SC refers constitutional validity of National Company Law Tribunal (NCLT) to a 5 judge bench
Questioning the provisions in Companies Act, 2013 relating to setting up of National Company Law Tribunal (NCLT), a 3 judge bench of the Supreme Court referred a batch of petitions challenging its constitutional validity to a larger bench.
The bench headed by Justice T S Thakur questioned provisions of the newly-promulgated Act which give power to the Centre to suspend and sack members and Chairpersons of NCLT and National Company Law Appellate Tribunal (NCLAT).
Reportedly, the bench, also comprising of justices R F Nariman and Prafulla C Pant observed orally - "You (Centre) are taking away the power from the High Courts and giving them to the tribunals whose members or chairman can be suspended by you."The fact that they can be suspended raises questions as to how they will be able to function independently while dealing with matters involving the Centre."Moreover, suspension is also a stigma. Don't you (Attorney General) think that this should also go to the constitution bench for an authoritative pronouncement,".
Attorney General, appearing for the Centre, defended the provisions submitting that the members and Chairpersons can only be removed with concurrence of the Chief Justice of India and "if CJI cannot uphold the principal of natural justice, then who will?"
"You know the judges can be impeached and can't be suspended," the bench said. To this, the AG replied that "impeachment has not worked."
The bench was hearing several pleas including one filed by Madras Bar Association challenging certain provisions of Chapter XXVII of the Companies Act, 2013 which deal with the constitution of the NCLT and NCLAT.

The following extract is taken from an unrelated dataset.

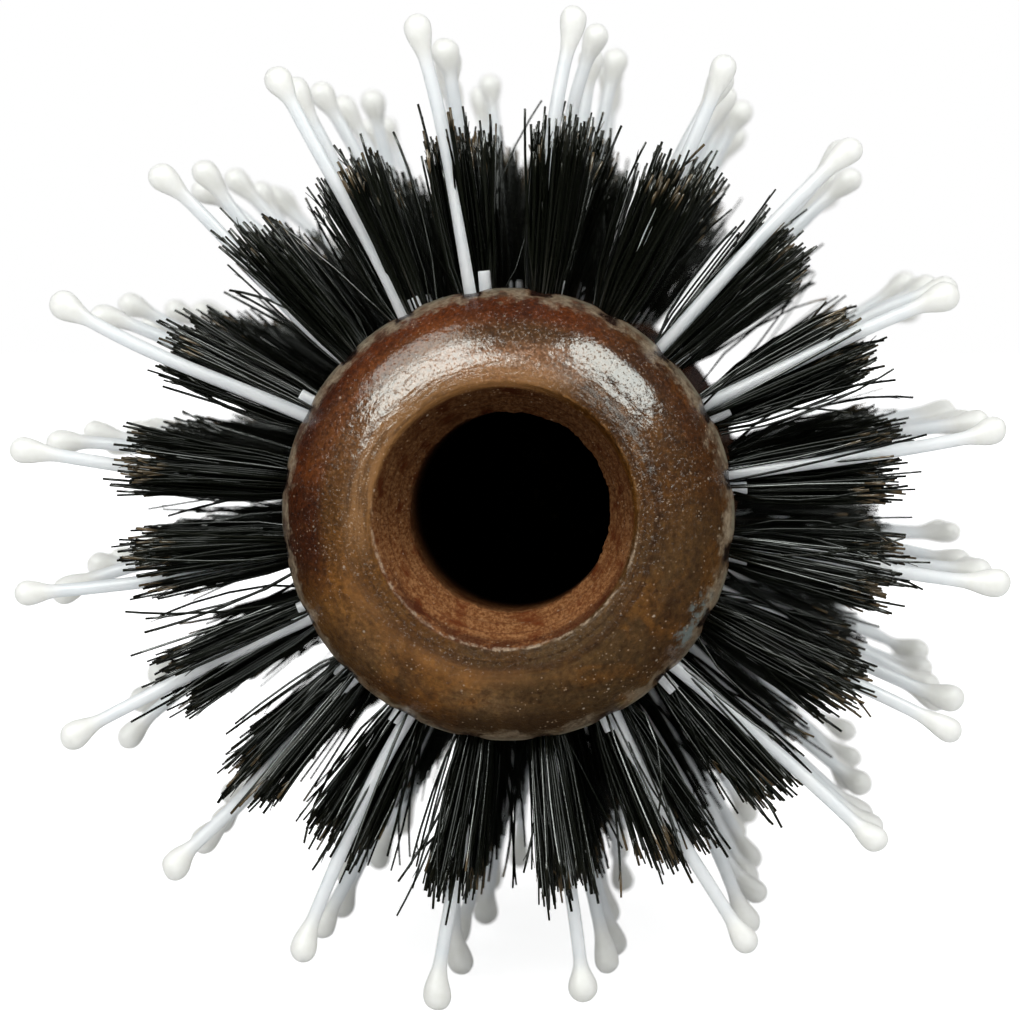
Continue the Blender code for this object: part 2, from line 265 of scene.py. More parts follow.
        # worn, chipped stain near full width
        edge = g.math("MULTIPLY", g.ramp(depth, 2.7 * MM, 3.9 * MM),
                      g.ramp(depth, 8.2 * MM, 6.0 * MM))
        chip = g.math("MULTIPLY", edge, g.ramp(
            g.noise(g.scaled(p, 1.0, 0.7, 1.0), 620.0, 4.0, 0.7), 0.58, 0.63))
        end = g.mix(g.math("MULTIPLY", chip, 0.62), end, (0.36, 0.31, 0.23))
        dark = g.math("MULTIPLY", edge, g.ramp(
            g.noise(g.scaled(p, 1.0, 0.6, 1.0), 480.0, 3.0, 0.7), 0.46, 0.38))
        end = g.mix(g.math("MULTIPLY", dark, 0.8), end, (0.022, 0.008, 0.005))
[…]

During the hearing, it referred to the verdict of a five -judge bench last in year in another petition which had declared the National Tax Tribunal (NTT), set up to decide tax-related cases, as unconstitutional on the ground that the Act encroached on the "exclusive domain" of superior courts. Interestingly, the current petition and the petition to strike off NTT were earlier clubbed together but were later detagged by the Supreme Court. The NTT judgment authored by Justice Nariman (also a member of this bench) and Justice Chelameshwar dealt in detail with the emergence of Tribunalization in India and how the judicial power of courts has been curbed by transferring cases to tribunals under direct supervision of the executive. The judgment also dealt in detail Article 323A & 323B along with the doctrine of separation of powers. The bench said the challenges in the petitions were "akin" and hence, they should be sent to the CJI for being put before a larger bench.